On the other end of consequences, had there been a No. 7 seed this past offseason, there’s a good chance Reid would still be the best coach in the free-agency era to never win a Super Bowl.

On Tuesday, the No. 2 seeds in each conference lost their precious bye week. The Chiefs were the AFC’s No. 2 seed. Big Red likely would have missed his big chance. Without the bye, his team would have lacked the energy to finish the job.

The Chiefs would have hosted a struggling Steelers team with an 8-8 record, but any game would have made the Chiefs’ road to a title tougher. They demolished an exhausted Texans team that needed nearly 12 minutes of overtime to beat the Bills the previous week -- a Texans team that still held a 24-0 lead over the Chiefs after almost 20 minutes of play.
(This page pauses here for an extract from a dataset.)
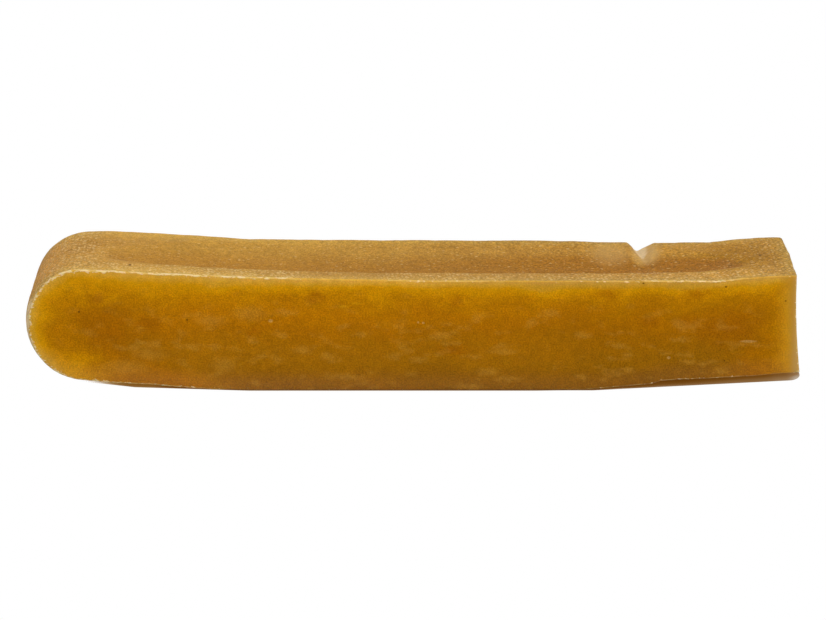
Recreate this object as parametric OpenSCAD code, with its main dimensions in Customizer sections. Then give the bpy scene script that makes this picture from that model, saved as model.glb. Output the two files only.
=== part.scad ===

The Texans collapsed in the final 40.

The Chiefs then beat a Titans club that had traveled to New England and to Baltimore for their first two playoff games, where they faced the league’s No. 1 and No. 3 scoring defenses, respectively.

Reid and the Chiefs didn’t face a fresh club until he was welcomed to Miami. There, his team more outlasted the 49ers than it outplayed them. The 49ers were the NFC’s No. 1 seed. They would have held the bye-week advantage. As it was, the teams had equal rest.

There are bigger reasons to despise the seventh playoff team, chiefly because it makes clearer than ever that NFL owners care less for the health of their players than the health of their own bank accounts. Next up: adding a 17th regular-season game for the 2021 season.

This will make a playoff bye even more precious. All 14 Super Bowl participants in the last seven years enjoyed a first-round bye.

Which means, of course, all seven Super Bowl winners had a bye, including the two No. 2′s that won it all: Reid’s Chiefs ... and the 2018 New England Patriots.

This, of course, means that Brady and Bill Belichick might have won one fewer ring.

That’s an alternate universe we can live with.